*Data shown:*
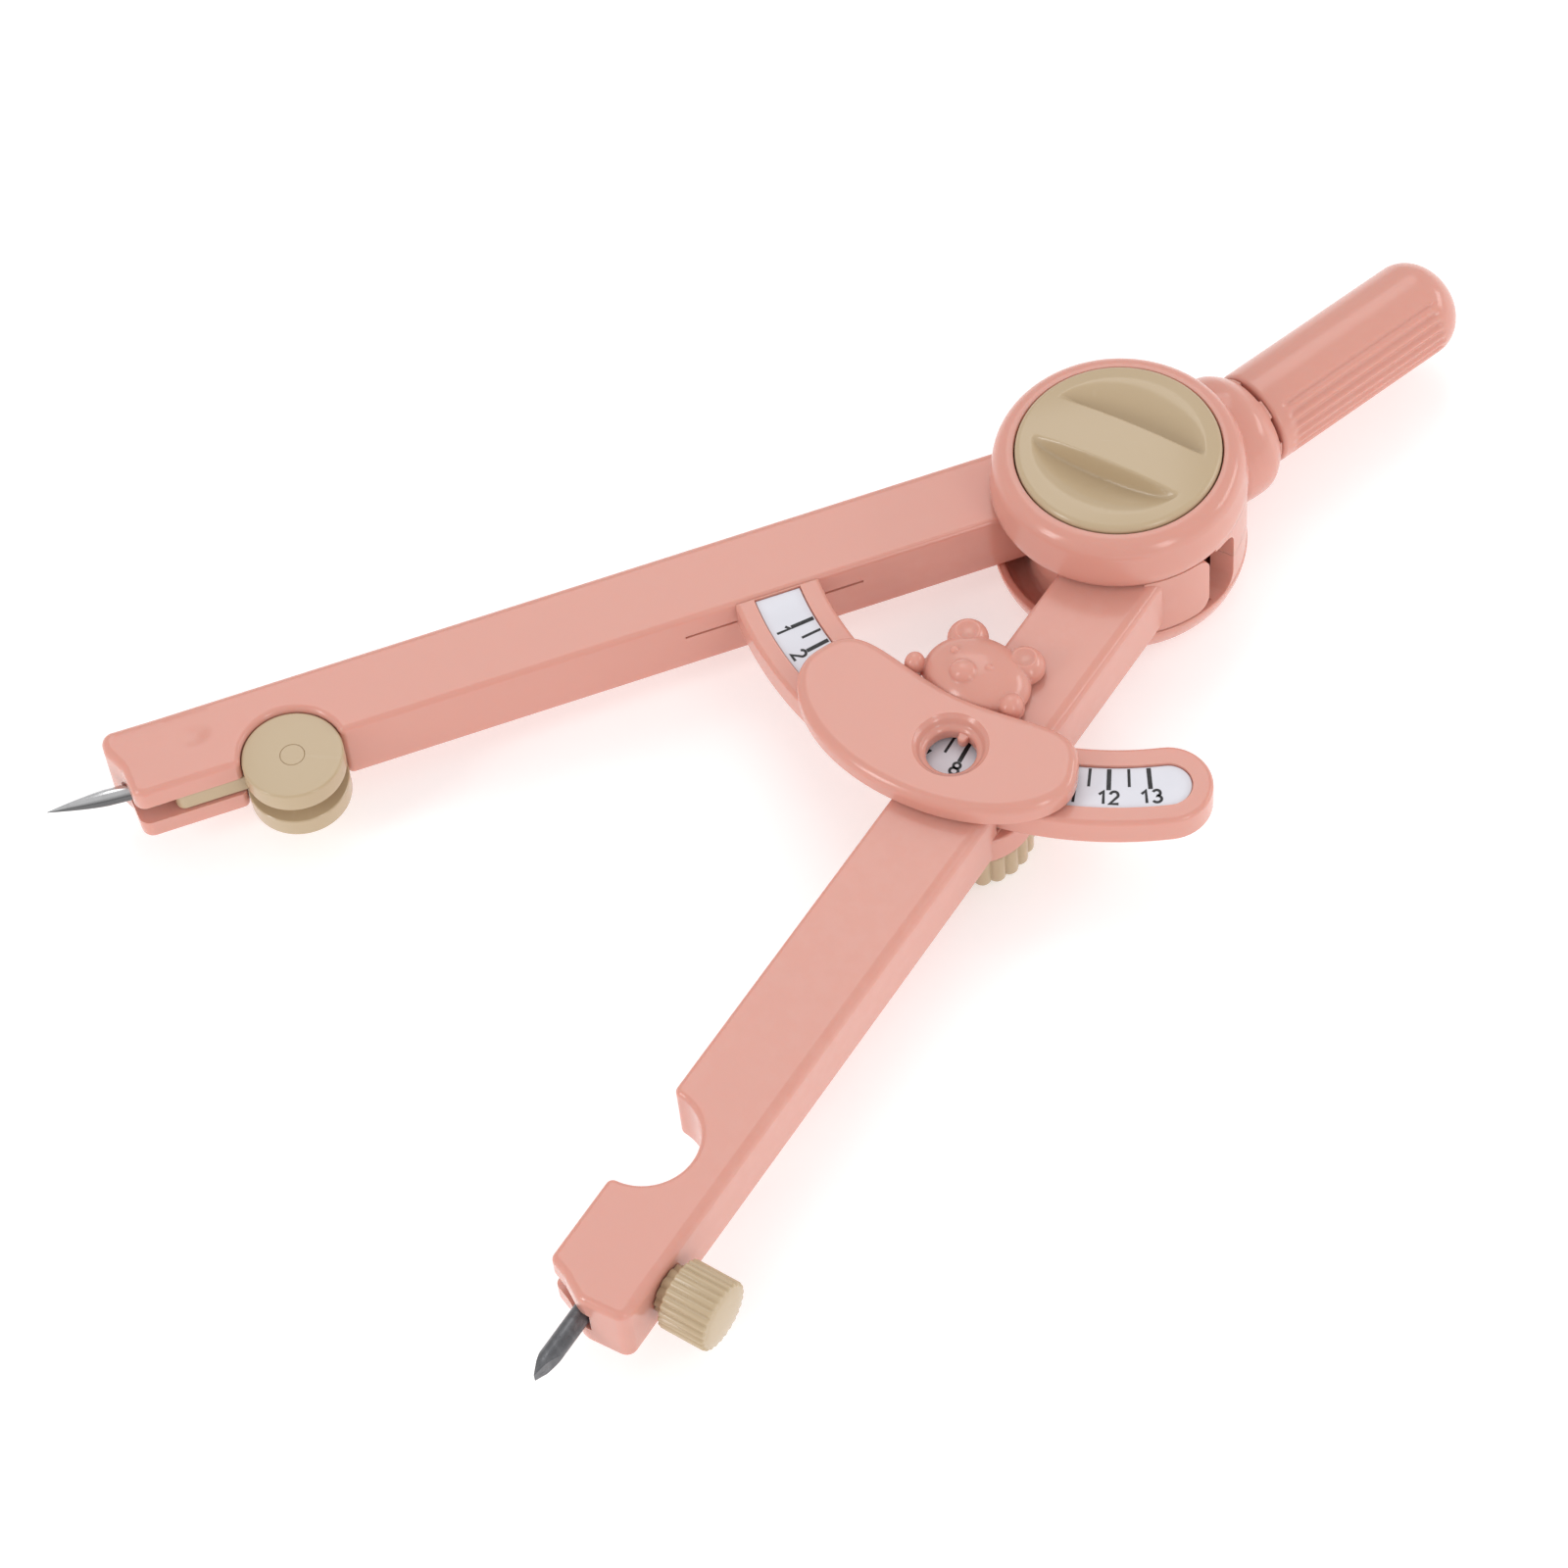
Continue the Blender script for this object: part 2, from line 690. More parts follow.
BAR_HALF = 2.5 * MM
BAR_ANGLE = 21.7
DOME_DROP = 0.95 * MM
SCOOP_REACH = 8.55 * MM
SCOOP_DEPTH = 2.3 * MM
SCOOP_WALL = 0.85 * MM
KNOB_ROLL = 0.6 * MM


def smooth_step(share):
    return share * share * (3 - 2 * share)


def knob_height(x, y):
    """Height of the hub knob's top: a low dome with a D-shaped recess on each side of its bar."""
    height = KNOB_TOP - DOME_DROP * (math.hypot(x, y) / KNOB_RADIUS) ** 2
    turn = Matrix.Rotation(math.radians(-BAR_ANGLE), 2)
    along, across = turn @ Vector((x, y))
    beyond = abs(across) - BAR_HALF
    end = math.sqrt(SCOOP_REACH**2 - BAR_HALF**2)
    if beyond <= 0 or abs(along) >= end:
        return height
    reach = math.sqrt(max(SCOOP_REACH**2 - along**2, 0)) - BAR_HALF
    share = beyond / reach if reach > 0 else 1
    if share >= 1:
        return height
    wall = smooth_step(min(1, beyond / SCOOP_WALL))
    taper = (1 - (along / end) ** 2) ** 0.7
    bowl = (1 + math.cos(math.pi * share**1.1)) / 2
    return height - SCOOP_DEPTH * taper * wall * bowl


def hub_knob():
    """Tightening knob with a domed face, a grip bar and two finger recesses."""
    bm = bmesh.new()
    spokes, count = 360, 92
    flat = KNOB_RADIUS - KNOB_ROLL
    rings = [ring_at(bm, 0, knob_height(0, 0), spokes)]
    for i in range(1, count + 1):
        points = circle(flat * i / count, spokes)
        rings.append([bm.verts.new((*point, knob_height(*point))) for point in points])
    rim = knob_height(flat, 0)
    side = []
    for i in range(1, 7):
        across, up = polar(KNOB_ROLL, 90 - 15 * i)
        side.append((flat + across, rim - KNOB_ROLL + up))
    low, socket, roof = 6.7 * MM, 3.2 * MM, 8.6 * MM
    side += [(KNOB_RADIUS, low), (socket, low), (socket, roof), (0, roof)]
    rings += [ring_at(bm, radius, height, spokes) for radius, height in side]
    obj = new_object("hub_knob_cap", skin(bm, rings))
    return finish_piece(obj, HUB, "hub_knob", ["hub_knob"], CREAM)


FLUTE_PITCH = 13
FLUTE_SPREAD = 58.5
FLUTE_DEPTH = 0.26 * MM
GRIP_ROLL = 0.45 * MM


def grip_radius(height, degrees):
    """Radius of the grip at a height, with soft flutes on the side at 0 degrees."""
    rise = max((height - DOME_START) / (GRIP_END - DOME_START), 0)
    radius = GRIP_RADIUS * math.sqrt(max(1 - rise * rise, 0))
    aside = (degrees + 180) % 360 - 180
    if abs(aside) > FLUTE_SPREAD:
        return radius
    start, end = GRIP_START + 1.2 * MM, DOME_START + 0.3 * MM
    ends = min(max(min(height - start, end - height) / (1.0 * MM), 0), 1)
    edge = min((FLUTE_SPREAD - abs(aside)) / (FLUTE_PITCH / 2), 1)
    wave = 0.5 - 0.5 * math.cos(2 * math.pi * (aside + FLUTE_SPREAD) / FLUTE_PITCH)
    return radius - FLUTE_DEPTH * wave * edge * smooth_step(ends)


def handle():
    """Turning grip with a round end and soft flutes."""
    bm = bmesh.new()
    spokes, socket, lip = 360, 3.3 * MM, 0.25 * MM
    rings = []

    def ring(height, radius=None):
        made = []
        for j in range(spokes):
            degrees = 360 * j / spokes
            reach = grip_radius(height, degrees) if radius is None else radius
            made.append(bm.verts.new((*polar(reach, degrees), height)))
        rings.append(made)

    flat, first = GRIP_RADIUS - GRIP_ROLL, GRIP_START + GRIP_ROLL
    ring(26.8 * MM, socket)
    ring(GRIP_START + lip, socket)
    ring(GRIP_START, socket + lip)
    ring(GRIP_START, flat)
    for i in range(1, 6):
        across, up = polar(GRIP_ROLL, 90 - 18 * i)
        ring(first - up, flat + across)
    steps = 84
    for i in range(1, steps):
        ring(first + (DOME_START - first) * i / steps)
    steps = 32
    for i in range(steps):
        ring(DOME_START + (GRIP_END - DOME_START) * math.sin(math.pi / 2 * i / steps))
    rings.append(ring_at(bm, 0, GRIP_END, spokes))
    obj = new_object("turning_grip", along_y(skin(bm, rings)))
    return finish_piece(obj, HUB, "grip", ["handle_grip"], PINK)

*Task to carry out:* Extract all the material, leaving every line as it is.

*Full output:*
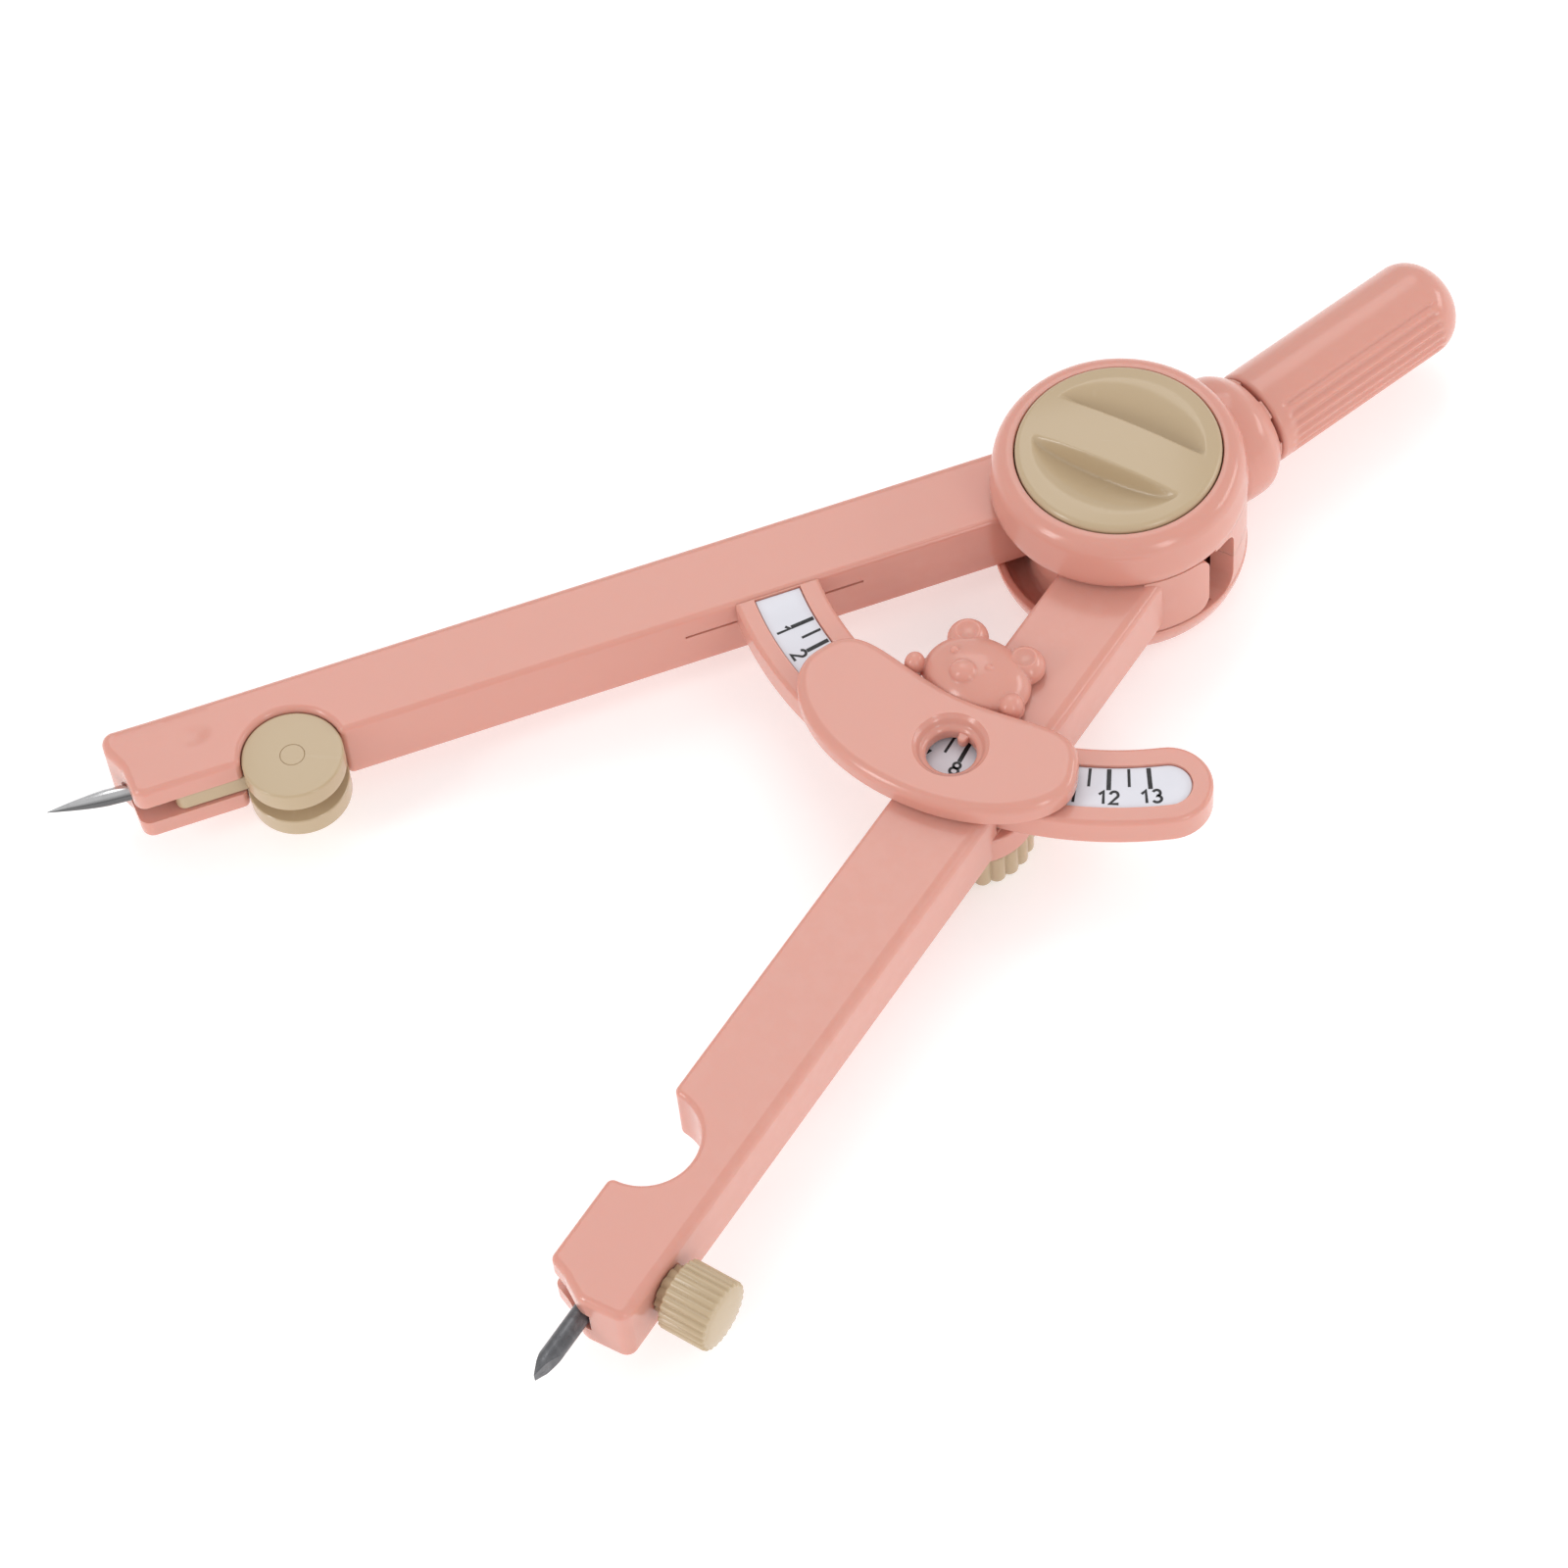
Continue the Blender script for this object: part 2, from line 690. More parts follow.
BAR_HALF = 2.5 * MM
BAR_ANGLE = 21.7
DOME_DROP = 0.95 * MM
SCOOP_REACH = 8.55 * MM
SCOOP_DEPTH = 2.3 * MM
SCOOP_WALL = 0.85 * MM
KNOB_ROLL = 0.6 * MM


def smooth_step(share):
    return share * share * (3 - 2 * share)


def knob_height(x, y):
    """Height of the hub knob's top: a low dome with a D-shaped recess on each side of its bar."""
    height = KNOB_TOP - DOME_DROP * (math.hypot(x, y) / KNOB_RADIUS) ** 2
    turn = Matrix.Rotation(math.radians(-BAR_ANGLE), 2)
    along, across = turn @ Vector((x, y))
    beyond = abs(across) - BAR_HALF
    end = math.sqrt(SCOOP_REACH**2 - BAR_HALF**2)
    if beyond <= 0 or abs(along) >= end:
        return height
    reach = math.sqrt(max(SCOOP_REACH**2 - along**2, 0)) - BAR_HALF
    share = beyond / reach if reach > 0 else 1
    if share >= 1:
        return height
    wall = smooth_step(min(1, beyond / SCOOP_WALL))
    taper = (1 - (along / end) ** 2) ** 0.7
    bowl = (1 + math.cos(math.pi * share**1.1)) / 2
    return height - SCOOP_DEPTH * taper * wall * bowl


def hub_knob():
    """Tightening knob with a domed face, a grip bar and two finger recesses."""
    bm = bmesh.new()
    spokes, count = 360, 92
    flat = KNOB_RADIUS - KNOB_ROLL
    rings = [ring_at(bm, 0, knob_height(0, 0), spokes)]
    for i in range(1, count + 1):
        points = circle(flat * i / count, spokes)
        rings.append([bm.verts.new((*point, knob_height(*point))) for point in points])
    rim = knob_height(flat, 0)
    side = []
    for i in range(1, 7):
        across, up = polar(KNOB_ROLL, 90 - 15 * i)
        side.append((flat + across, rim - KNOB_ROLL + up))
    low, socket, roof = 6.7 * MM, 3.2 * MM, 8.6 * MM
    side += [(KNOB_RADIUS, low), (socket, low), (socket, roof), (0, roof)]
    rings += [ring_at(bm, radius, height, spokes) for radius, height in side]
    obj = new_object("hub_knob_cap", skin(bm, rings))
    return finish_piece(obj, HUB, "hub_knob", ["hub_knob"], CREAM)


FLUTE_PITCH = 13
FLUTE_SPREAD = 58.5
FLUTE_DEPTH = 0.26 * MM
GRIP_ROLL = 0.45 * MM


def grip_radius(height, degrees):
    """Radius of the grip at a height, with soft flutes on the side at 0 degrees."""
    rise = max((height - DOME_START) / (GRIP_END - DOME_START), 0)
    radius = GRIP_RADIUS * math.sqrt(max(1 - rise * rise, 0))
    aside = (degrees + 180) % 360 - 180
    if abs(aside) > FLUTE_SPREAD:
        return radius
    start, end = GRIP_START + 1.2 * MM, DOME_START + 0.3 * MM
    ends = min(max(min(height - start, end - height) / (1.0 * MM), 0), 1)
    edge = min((FLUTE_SPREAD - abs(aside)) / (FLUTE_PITCH / 2), 1)
    wave = 0.5 - 0.5 * math.cos(2 * math.pi * (aside + FLUTE_SPREAD) / FLUTE_PITCH)
    return radius - FLUTE_DEPTH * wave * edge * smooth_step(ends)


def handle():
    """Turning grip with a round end and soft flutes."""
    bm = bmesh.new()
    spokes, socket, lip = 360, 3.3 * MM, 0.25 * MM
    rings = []

    def ring(height, radius=None):
        made = []
        for j in range(spokes):
            degrees = 360 * j / spokes
            reach = grip_radius(height, degrees) if radius is None else radius
            made.append(bm.verts.new((*polar(reach, degrees), height)))
        rings.append(made)

    flat, first = GRIP_RADIUS - GRIP_ROLL, GRIP_START + GRIP_ROLL
    ring(26.8 * MM, socket)
    ring(GRIP_START + lip, socket)
    ring(GRIP_START, socket + lip)
    ring(GRIP_START, flat)
    for i in range(1, 6):
        across, up = polar(GRIP_ROLL, 90 - 18 * i)
        ring(first - up, flat + across)
    steps = 84
    for i in range(1, steps):
        ring(first + (DOME_START - first) * i / steps)
    steps = 32
    for i in range(steps):
        ring(DOME_START + (GRIP_END - DOME_START) * math.sin(math.pi / 2 * i / steps))
    rings.append(ring_at(bm, 0, GRIP_END, spokes))
    obj = new_object("turning_grip", along_y(skin(bm, rings)))
    return finish_piece(obj, HUB, "grip", ["handle_grip"], PINK)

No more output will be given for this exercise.